▶ **Directions for this task**:
Quote only the lines from the line containing "make_case()" to the line containing "bpy.data.objects.remove(obj)", with both of those lines included, please, exactly as written.

▶ **Records for processing**:
+===+
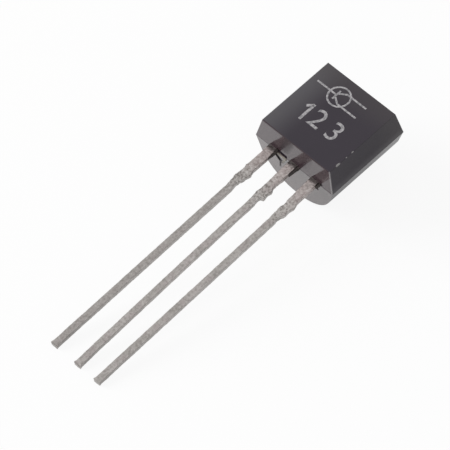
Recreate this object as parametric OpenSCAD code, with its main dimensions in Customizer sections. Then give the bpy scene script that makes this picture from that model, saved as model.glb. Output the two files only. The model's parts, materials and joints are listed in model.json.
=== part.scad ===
+===+
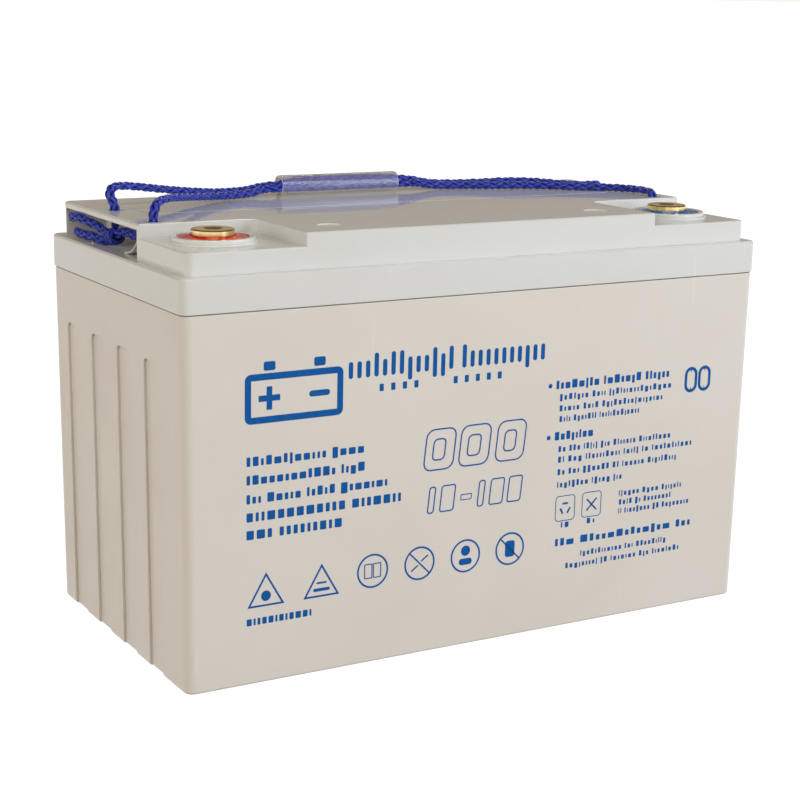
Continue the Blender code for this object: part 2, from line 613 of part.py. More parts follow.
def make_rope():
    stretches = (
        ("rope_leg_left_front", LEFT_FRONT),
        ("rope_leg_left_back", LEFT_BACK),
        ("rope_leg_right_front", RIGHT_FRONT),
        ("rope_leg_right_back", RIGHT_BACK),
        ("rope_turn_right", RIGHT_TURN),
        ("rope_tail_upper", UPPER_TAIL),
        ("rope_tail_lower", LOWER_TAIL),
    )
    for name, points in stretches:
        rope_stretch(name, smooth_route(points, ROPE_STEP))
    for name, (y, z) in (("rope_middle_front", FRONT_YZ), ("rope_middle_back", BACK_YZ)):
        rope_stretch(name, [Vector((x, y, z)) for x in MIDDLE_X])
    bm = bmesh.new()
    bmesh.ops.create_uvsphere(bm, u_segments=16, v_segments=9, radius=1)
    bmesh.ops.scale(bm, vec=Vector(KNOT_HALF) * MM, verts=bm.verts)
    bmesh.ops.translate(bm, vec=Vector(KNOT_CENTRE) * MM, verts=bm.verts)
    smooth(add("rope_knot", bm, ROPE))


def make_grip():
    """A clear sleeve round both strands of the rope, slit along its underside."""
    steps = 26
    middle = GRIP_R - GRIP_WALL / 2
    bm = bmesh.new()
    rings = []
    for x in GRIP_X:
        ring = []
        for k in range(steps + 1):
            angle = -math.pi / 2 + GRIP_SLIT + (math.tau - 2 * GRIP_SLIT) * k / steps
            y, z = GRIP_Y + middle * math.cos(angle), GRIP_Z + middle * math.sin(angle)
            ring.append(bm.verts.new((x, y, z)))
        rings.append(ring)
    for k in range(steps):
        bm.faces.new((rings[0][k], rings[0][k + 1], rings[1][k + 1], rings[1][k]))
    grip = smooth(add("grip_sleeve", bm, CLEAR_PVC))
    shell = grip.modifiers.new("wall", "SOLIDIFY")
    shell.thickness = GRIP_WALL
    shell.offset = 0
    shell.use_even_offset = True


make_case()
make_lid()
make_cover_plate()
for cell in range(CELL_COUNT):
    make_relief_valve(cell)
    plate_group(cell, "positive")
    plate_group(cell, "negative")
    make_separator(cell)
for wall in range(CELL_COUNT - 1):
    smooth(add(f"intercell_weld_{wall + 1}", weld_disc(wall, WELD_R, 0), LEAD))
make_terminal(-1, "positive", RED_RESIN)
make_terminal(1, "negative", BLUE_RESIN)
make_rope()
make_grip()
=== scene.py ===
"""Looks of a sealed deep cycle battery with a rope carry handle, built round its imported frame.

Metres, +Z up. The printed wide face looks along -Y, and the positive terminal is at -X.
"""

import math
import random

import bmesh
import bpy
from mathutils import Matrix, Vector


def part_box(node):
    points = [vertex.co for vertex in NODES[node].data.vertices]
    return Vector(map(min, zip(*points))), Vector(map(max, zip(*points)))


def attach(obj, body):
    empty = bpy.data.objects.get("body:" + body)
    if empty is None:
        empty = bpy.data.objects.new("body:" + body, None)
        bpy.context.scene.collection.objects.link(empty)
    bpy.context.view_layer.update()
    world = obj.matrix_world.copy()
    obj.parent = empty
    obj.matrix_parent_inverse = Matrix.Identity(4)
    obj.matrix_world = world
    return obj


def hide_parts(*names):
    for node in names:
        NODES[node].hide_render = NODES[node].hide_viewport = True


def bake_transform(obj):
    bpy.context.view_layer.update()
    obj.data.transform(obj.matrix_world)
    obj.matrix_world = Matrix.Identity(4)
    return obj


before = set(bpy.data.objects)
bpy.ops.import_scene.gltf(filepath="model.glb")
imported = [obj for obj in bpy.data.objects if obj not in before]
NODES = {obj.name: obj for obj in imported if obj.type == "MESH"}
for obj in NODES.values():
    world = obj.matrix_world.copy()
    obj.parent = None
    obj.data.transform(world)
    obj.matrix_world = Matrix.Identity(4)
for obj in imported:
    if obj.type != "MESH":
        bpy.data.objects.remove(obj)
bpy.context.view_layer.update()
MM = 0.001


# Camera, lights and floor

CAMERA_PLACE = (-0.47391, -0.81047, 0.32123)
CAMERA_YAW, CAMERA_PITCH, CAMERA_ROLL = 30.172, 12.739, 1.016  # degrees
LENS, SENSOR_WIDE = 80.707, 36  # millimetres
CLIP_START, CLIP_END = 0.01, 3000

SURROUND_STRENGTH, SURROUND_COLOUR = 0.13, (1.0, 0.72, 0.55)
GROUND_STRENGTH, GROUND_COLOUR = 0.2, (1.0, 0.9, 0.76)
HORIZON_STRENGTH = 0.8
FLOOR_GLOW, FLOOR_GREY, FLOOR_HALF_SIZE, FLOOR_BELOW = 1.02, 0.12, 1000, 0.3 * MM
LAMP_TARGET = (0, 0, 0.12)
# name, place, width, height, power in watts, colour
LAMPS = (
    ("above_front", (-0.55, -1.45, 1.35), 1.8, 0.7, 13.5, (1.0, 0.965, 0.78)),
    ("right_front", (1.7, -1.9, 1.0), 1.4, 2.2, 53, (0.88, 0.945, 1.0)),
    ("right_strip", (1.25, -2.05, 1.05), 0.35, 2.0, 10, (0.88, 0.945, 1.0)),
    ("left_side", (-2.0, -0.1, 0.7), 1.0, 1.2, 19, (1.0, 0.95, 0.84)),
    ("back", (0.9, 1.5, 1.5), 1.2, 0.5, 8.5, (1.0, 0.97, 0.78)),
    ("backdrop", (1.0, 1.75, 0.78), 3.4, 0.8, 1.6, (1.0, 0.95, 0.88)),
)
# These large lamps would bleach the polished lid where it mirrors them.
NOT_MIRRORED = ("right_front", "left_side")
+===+
▶ **Solution**:
make_case()
make_lid()
make_cover_plate()
for cell in range(CELL_COUNT):
    make_relief_valve(cell)
    plate_group(cell, "positive")
    plate_group(cell, "negative")
    make_separator(cell)
for wall in range(CELL_COUNT - 1):
    smooth(add(f"intercell_weld_{wall + 1}", weld_disc(wall, WELD_R, 0), LEAD))
make_terminal(-1, "positive", RED_RESIN)
make_terminal(1, "negative", BLUE_RESIN)
make_rope()
make_grip()
=== scene.py ===
"""Looks of a sealed deep cycle battery with a rope carry handle, built round its imported frame.

Metres, +Z up. The printed wide face looks along -Y, and the positive terminal is at -X.
"""

import math
import random

import bmesh
import bpy
from mathutils import Matrix, Vector


def part_box(node):
    points = [vertex.co for vertex in NODES[node].data.vertices]
    return Vector(map(min, zip(*points))), Vector(map(max, zip(*points)))


def attach(obj, body):
    empty = bpy.data.objects.get("body:" + body)
    if empty is None:
        empty = bpy.data.objects.new("body:" + body, None)
        bpy.context.scene.collection.objects.link(empty)
    bpy.context.view_layer.update()
    world = obj.matrix_world.copy()
    obj.parent = empty
    obj.matrix_parent_inverse = Matrix.Identity(4)
    obj.matrix_world = world
    return obj


def hide_parts(*names):
    for node in names:
        NODES[node].hide_render = NODES[node].hide_viewport = True


def bake_transform(obj):
    bpy.context.view_layer.update()
    obj.data.transform(obj.matrix_world)
    obj.matrix_world = Matrix.Identity(4)
    return obj


before = set(bpy.data.objects)
bpy.ops.import_scene.gltf(filepath="model.glb")
imported = [obj for obj in bpy.data.objects if obj not in before]
NODES = {obj.name: obj for obj in imported if obj.type == "MESH"}
for obj in NODES.values():
    world = obj.matrix_world.copy()
    obj.parent = None
    obj.data.transform(world)
    obj.matrix_world = Matrix.Identity(4)
for obj in imported:
    if obj.type != "MESH":
        bpy.data.objects.remove(obj)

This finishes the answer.